Reproduce all of the data exactly.

>> Start DATASET EXCERPT

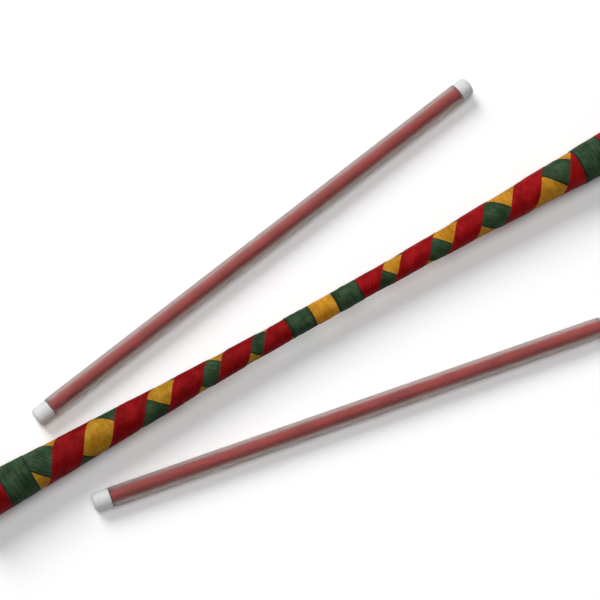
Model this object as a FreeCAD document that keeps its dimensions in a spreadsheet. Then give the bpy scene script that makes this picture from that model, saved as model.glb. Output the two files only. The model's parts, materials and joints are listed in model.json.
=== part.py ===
import FreeCAD, Part

import math
import os

import Sketcher

# Devil stick: a waisted centre stick wrapped in cloth tape, and the two hand sticks
# that it is played with.  Millimetres.
# +X runs along the centre stick, +Y is to its left, +Z is up.
# The origin is on the axis of the centre stick, at its balance point.

SIZES = {
    # centre stick: its tape surface is an arc at the waist and a straight cone beyond
    "waist_radius": 8.7,
    "bend_radius": 4008,
    "blend_x": 139,
    "shoulder_x": 316,
    "spigot_end_x": 324,
    "spigot_radius": 14,
    "end_x": 330,
    "bumper_radius": 19,
    "bumper_round": 3,
    # tape
    "tape_thickness": 0.3,
    "layer_gap": 0.08,
    # edges of the bands that go straight round the stick
    "centre_band_start": -11.2,
    "centre_band_end": 10,
    "rear_inner_edge": -33.2,
    "front_inner_edge": 33,
    "rear_wide_start": -293.2,
    "rear_wide_end": -268.2,
    "front_wide_start": 240.9,
    "front_wide_end": 265.9,
    "end_band_x": 315.5,
    # hand sticks
    "hand_length": 449.4,
    "dowel_radius": 5,
    "bore_radius": 5.8,
    "sleeve_radius": 8.25,
    "cap_radius": 8,
    "cap_round": 3.6,
    "butt_cap_length": 14.4,
    "tip_cap_length": 11.6,
    "cap_end_wall": 4,
    "left_butt_x": -244.3,
    "left_butt_y": 36.5,
    "left_angle": 8.7,
    "right_butt_x": -237.5,
    "right_butt_y": -44.7,
    "right_angle": -10.3,
}

# Where each turn of the two spiral tapes crosses the top of the stick, and how wide the
# tape is there along the stick.  The red tape winds left-handed, over the green tape,
# which winds right-handed.  They were wound by hand, so the turns are uneven.
SPIRALS = {
    "red_middle": [-289.5, -235, -179.5, -127, -82.5, -41.5, -1.5, 38.5, 84.7, 134.7, 189.8, 245.3, 302.2],
    "red_width": [29, 29, 29, 29, 28, 29, 29, 29, 30, 26.5, 28, 28, 28],
    "green_middle": [-333.5, -251.5, -172, -107.5, -58.5, -7, 46, 99.2, 156.2, 228.6, 300.1],
    "green_width": [33, 33.5, 34, 33, 28, 29, 28, 26, 30.5, 28, 28],
}
POINTS_PER_TURN = 12
WHOLE_TURN = 360.0

doc = FreeCAD.newDocument("devil_stick")
sheet = doc.addObject("Spreadsheet::Sheet", "sizes")
sub_parts = []


def fill_sheet():
    """Write one row per size: its name, its plain number and its alias."""
    rows = dict(SIZES)
    for name, values in SPIRALS.items():
        rows.update({f"{name}_{index}": value for index, value in enumerate(values)})
    for row, (name, value) in enumerate(rows.items(), start=1):
        sheet.set(f"A{row}", name)
        sheet.set(f"B{row}", str(value))
        sheet.setAlias(f"B{row}", name)
    doc.recompute()


def size(name):
    """The number in the sheet under this alias."""
    return float(sheet.get(name))


def turn_sizes(name):
    """The numbers in the sheet for every turn of a spiral tape."""
    return [size(f"{name}_{index}") for index in range(len(SPIRALS[name]))]


def cell(name):
    """The text that names a cell inside an expression."""
    return f"sizes.{name}"


def surface_text(x_text):
    """Expression for the radius of the tape surface at a distance along the stick."""
    inside = f"min(abs({x_text}); sizes.blend_x)"
    arc = f"sizes.waist_radius + sizes.bend_radius - sqrt(sizes.bend_radius^2 - {inside}^2)"
    slope = "sizes.blend_x / sqrt(sizes.bend_radius^2 - sizes.blend_x^2)"
    return f"{arc} + (abs({x_text}) - {inside}) * {slope}"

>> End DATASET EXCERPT

SOLVED EXERCISE:
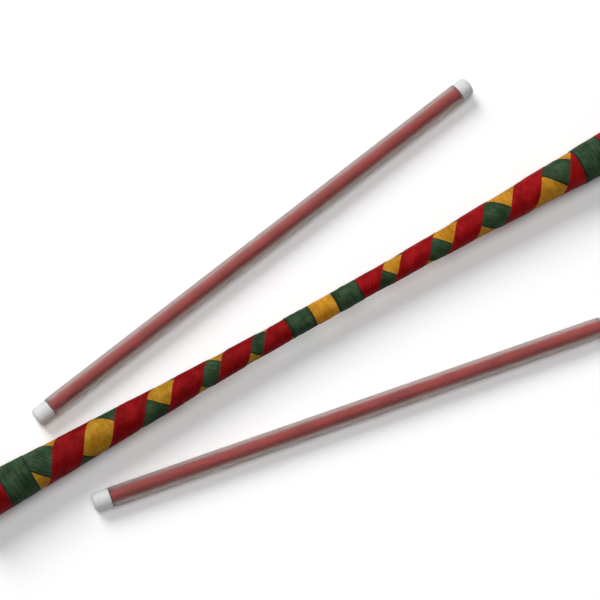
Model this object as a FreeCAD document that keeps its dimensions in a spreadsheet. Then give the bpy scene script that makes this picture from that model, saved as model.glb. Output the two files only. The model's parts, materials and joints are listed in model.json.
=== part.py ===
import FreeCAD, Part

import math
import os

import Sketcher

# Devil stick: a waisted centre stick wrapped in cloth tape, and the two hand sticks
# that it is played with.  Millimetres.
# +X runs along the centre stick, +Y is to its left, +Z is up.
# The origin is on the axis of the centre stick, at its balance point.

SIZES = {
    # centre stick: its tape surface is an arc at the waist and a straight cone beyond
    "waist_radius": 8.7,
    "bend_radius": 4008,
    "blend_x": 139,
    "shoulder_x": 316,
    "spigot_end_x": 324,
    "spigot_radius": 14,
    "end_x": 330,
    "bumper_radius": 19,
    "bumper_round": 3,
    # tape
    "tape_thickness": 0.3,
    "layer_gap": 0.08,
    # edges of the bands that go straight round the stick
    "centre_band_start": -11.2,
    "centre_band_end": 10,
    "rear_inner_edge": -33.2,
    "front_inner_edge": 33,
    "rear_wide_start": -293.2,
    "rear_wide_end": -268.2,
    "front_wide_start": 240.9,
    "front_wide_end": 265.9,
    "end_band_x": 315.5,
    # hand sticks
    "hand_length": 449.4,
    "dowel_radius": 5,
    "bore_radius": 5.8,
    "sleeve_radius": 8.25,
    "cap_radius": 8,
    "cap_round": 3.6,
    "butt_cap_length": 14.4,
    "tip_cap_length": 11.6,
    "cap_end_wall": 4,
    "left_butt_x": -244.3,
    "left_butt_y": 36.5,
    "left_angle": 8.7,
    "right_butt_x": -237.5,
    "right_butt_y": -44.7,
    "right_angle": -10.3,
}

# Where each turn of the two spiral tapes crosses the top of the stick, and how wide the
# tape is there along the stick.  The red tape winds left-handed, over the green tape,
# which winds right-handed.  They were wound by hand, so the turns are uneven.
SPIRALS = {
    "red_middle": [-289.5, -235, -179.5, -127, -82.5, -41.5, -1.5, 38.5, 84.7, 134.7, 189.8, 245.3, 302.2],
    "red_width": [29, 29, 29, 29, 28, 29, 29, 29, 30, 26.5, 28, 28, 28],
    "green_middle": [-333.5, -251.5, -172, -107.5, -58.5, -7, 46, 99.2, 156.2, 228.6, 300.1],
    "green_width": [33, 33.5, 34, 33, 28, 29, 28, 26, 30.5, 28, 28],
}
POINTS_PER_TURN = 12
WHOLE_TURN = 360.0

doc = FreeCAD.newDocument("devil_stick")
sheet = doc.addObject("Spreadsheet::Sheet", "sizes")
sub_parts = []


def fill_sheet():
    """Write one row per size: its name, its plain number and its alias."""
    rows = dict(SIZES)
    for name, values in SPIRALS.items():
        rows.update({f"{name}_{index}": value for index, value in enumerate(values)})
    for row, (name, value) in enumerate(rows.items(), start=1):
        sheet.set(f"A{row}", name)
        sheet.set(f"B{row}", str(value))
        sheet.setAlias(f"B{row}", name)
    doc.recompute()


def size(name):
    """The number in the sheet under this alias."""
    return float(sheet.get(name))


def turn_sizes(name):
    """The numbers in the sheet for every turn of a spiral tape."""
    return [size(f"{name}_{index}") for index in range(len(SPIRALS[name]))]


def cell(name):
    """The text that names a cell inside an expression."""
    return f"sizes.{name}"


def surface_text(x_text):
    """Expression for the radius of the tape surface at a distance along the stick."""
    inside = f"min(abs({x_text}); sizes.blend_x)"
    arc = f"sizes.waist_radius + sizes.bend_radius - sqrt(sizes.bend_radius^2 - {inside}^2)"
    slope = "sizes.blend_x / sqrt(sizes.bend_radius^2 - sizes.blend_x^2)"
    return f"{arc} + (abs({x_text}) - {inside}) * {slope}"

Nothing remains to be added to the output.